Jonathan Moyo, Mugabe's former information minister and an
independent parliament member, said authorities were not coping
with defeat and chiefs of security forces, who have said they
would not accept an opposition victory, were anxious.
"You have generals who unwisely, or rather foolishly, told
the world that they would only salute one candidate, who
happened to have lost the election," he told reporters.
Analysts said the president was likely to be humiliated in a
runoff and the parliamentary vote defeat would remove some of
his power of patronage - a plank of his long and iron rule.
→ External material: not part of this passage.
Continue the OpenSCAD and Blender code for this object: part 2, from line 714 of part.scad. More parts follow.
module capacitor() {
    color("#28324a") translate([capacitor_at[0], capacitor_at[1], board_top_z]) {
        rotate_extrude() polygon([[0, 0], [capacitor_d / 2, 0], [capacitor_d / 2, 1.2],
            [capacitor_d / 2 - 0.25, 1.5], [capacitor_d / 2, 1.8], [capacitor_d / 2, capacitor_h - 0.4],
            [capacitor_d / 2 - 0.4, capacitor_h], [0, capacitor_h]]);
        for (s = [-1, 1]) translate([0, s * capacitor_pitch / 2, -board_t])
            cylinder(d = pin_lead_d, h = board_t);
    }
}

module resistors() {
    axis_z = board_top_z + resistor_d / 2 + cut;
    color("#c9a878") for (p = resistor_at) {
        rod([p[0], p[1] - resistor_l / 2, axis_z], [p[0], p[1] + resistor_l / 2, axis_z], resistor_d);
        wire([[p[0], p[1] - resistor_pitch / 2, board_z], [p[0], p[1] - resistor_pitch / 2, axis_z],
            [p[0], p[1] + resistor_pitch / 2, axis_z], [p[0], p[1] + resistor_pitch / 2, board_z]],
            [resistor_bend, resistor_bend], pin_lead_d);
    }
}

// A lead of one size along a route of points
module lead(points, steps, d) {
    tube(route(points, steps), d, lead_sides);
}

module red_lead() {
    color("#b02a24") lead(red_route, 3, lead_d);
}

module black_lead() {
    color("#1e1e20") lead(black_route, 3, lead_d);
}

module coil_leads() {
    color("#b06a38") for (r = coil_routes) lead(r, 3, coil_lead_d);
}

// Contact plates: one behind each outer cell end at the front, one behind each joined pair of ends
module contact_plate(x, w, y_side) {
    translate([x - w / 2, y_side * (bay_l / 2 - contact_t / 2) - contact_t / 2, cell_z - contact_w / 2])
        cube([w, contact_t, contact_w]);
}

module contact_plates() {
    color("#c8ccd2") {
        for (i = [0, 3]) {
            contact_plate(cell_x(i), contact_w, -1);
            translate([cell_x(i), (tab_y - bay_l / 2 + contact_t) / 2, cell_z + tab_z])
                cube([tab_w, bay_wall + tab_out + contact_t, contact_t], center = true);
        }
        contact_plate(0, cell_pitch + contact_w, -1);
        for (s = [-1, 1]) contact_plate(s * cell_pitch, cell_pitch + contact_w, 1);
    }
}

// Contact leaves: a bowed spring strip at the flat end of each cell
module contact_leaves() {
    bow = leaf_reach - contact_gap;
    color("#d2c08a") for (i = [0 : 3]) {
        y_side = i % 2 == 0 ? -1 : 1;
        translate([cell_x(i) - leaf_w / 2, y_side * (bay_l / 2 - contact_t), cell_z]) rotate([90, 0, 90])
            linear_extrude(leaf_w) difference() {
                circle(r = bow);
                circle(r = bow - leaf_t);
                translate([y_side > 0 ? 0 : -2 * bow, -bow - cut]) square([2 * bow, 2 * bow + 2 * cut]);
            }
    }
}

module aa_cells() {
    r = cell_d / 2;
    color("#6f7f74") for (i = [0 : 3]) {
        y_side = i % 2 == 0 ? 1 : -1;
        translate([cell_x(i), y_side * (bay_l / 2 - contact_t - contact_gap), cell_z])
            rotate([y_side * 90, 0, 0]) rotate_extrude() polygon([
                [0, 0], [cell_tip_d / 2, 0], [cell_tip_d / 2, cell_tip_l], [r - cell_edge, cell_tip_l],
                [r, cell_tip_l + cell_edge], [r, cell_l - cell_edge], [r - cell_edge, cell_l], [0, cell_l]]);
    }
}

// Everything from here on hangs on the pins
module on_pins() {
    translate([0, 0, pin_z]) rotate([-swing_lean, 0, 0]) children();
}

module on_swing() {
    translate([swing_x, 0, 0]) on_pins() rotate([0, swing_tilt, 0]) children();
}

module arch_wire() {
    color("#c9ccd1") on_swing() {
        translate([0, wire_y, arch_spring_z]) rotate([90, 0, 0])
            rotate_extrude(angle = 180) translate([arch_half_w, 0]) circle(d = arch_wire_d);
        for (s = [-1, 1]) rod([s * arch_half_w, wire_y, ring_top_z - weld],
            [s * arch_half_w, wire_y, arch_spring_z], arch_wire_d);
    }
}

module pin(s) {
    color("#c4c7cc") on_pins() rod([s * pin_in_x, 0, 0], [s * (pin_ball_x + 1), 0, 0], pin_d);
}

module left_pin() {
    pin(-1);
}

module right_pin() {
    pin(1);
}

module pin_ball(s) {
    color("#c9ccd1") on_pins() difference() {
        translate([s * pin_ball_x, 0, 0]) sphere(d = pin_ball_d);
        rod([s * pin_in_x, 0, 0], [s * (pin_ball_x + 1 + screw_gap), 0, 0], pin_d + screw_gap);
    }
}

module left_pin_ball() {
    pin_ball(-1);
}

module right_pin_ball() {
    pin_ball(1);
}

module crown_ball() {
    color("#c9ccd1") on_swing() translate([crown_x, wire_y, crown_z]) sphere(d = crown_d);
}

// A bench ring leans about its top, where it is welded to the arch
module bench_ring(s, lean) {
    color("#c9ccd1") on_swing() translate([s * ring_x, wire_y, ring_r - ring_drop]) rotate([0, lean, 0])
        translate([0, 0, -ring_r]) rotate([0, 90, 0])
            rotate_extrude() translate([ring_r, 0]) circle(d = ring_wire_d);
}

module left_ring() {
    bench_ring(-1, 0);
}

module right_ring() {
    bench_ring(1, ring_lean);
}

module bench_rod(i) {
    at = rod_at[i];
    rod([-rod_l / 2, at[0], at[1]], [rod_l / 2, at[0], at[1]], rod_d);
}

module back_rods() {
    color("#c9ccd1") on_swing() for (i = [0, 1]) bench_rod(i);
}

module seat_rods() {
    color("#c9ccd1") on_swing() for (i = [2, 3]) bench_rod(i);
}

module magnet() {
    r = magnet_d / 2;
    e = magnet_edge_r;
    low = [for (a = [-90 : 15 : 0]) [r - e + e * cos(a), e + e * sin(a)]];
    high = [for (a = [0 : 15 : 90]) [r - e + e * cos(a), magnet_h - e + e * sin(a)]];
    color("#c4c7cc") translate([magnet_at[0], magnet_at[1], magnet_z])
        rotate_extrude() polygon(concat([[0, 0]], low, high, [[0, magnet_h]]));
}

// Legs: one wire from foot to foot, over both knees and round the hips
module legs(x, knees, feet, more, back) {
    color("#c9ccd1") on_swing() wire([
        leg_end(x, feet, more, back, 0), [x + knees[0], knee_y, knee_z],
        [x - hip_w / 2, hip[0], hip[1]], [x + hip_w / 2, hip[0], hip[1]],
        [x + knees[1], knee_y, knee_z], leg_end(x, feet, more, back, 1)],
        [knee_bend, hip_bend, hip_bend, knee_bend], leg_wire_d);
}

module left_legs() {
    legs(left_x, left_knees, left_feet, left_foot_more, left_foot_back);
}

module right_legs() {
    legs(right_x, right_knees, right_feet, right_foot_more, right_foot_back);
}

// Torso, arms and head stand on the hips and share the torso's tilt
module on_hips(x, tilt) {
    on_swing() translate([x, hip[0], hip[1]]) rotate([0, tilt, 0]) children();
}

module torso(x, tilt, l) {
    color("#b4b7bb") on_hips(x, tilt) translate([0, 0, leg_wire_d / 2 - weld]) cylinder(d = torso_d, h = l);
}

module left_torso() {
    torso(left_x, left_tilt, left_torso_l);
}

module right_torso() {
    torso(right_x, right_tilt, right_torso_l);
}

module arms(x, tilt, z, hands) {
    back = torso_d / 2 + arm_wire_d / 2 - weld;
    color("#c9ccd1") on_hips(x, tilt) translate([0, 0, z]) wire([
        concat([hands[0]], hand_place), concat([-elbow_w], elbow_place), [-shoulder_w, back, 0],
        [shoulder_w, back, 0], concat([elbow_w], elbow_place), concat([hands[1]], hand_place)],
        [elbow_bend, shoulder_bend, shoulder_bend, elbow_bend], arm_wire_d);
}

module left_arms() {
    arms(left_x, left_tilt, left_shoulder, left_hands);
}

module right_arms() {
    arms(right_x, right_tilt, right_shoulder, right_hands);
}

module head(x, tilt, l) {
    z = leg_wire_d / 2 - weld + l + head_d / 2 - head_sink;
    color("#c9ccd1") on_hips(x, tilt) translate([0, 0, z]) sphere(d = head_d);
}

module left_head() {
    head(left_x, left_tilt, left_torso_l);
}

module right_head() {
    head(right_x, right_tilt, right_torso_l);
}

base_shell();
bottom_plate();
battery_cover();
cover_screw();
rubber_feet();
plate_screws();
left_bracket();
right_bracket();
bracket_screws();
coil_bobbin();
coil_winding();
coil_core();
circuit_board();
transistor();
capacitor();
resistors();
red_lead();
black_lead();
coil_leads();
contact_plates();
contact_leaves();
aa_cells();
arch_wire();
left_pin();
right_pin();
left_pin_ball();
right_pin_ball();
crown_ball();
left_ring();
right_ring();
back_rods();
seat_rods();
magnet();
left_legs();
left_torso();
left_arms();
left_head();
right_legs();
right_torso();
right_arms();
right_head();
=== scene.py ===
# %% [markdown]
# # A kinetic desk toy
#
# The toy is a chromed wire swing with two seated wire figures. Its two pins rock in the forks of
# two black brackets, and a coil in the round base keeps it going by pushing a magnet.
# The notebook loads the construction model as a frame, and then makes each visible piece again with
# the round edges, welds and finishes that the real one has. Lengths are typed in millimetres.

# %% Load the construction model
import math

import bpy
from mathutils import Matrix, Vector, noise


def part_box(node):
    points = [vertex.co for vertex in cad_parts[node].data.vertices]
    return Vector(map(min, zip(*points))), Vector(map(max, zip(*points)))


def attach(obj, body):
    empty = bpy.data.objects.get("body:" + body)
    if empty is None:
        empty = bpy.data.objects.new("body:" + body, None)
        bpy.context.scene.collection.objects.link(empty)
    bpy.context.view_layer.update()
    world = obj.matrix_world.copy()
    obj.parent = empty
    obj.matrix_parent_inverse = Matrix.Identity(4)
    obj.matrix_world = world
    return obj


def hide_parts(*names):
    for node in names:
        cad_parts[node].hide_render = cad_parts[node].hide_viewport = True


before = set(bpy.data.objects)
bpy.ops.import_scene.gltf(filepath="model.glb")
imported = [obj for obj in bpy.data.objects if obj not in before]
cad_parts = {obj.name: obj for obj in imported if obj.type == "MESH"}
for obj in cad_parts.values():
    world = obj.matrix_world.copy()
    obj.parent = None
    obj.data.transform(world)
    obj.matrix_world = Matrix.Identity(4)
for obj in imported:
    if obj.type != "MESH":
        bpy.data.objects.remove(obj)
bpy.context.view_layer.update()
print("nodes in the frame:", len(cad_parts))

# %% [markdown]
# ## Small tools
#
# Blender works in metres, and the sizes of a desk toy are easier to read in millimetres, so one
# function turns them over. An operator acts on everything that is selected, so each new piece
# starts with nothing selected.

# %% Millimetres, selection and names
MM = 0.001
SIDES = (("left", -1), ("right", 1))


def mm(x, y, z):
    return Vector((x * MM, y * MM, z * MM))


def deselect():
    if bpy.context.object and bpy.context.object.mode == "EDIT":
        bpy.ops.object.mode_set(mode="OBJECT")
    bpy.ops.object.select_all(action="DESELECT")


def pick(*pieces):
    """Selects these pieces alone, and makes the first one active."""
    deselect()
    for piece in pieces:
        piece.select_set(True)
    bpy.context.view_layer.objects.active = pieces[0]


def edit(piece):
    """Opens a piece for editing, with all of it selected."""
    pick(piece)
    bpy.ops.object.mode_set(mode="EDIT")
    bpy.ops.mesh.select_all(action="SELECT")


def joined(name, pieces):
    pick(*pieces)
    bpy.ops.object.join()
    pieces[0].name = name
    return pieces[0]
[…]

Mugabe's spokesman, George Charamba, said the MDC was in
contempt of the law by announcing results. "You are drifting in
very dangerous territory and I hope the MDC is prepared for the
consequences," he said.
The government appears to have been preparing the population
for a runoff by revealing its own projections showing a second
round would be required in the statutory three weeks after last
Saturday's vote.
Both Tsvangirai and the government have dismissed widespread
speculation that the MDC was negotiating with Zanu-PF for a
managed exit for Mugabe, who has ruled uninterrupted since
independence from Britain in 1980.
Mugabe was unlikely to make a negotiated exit but go down
fighting in the second round, analysts said.
"He is not the type that quietly walks away into the
sunset," a senior Western diplomat said in Harare.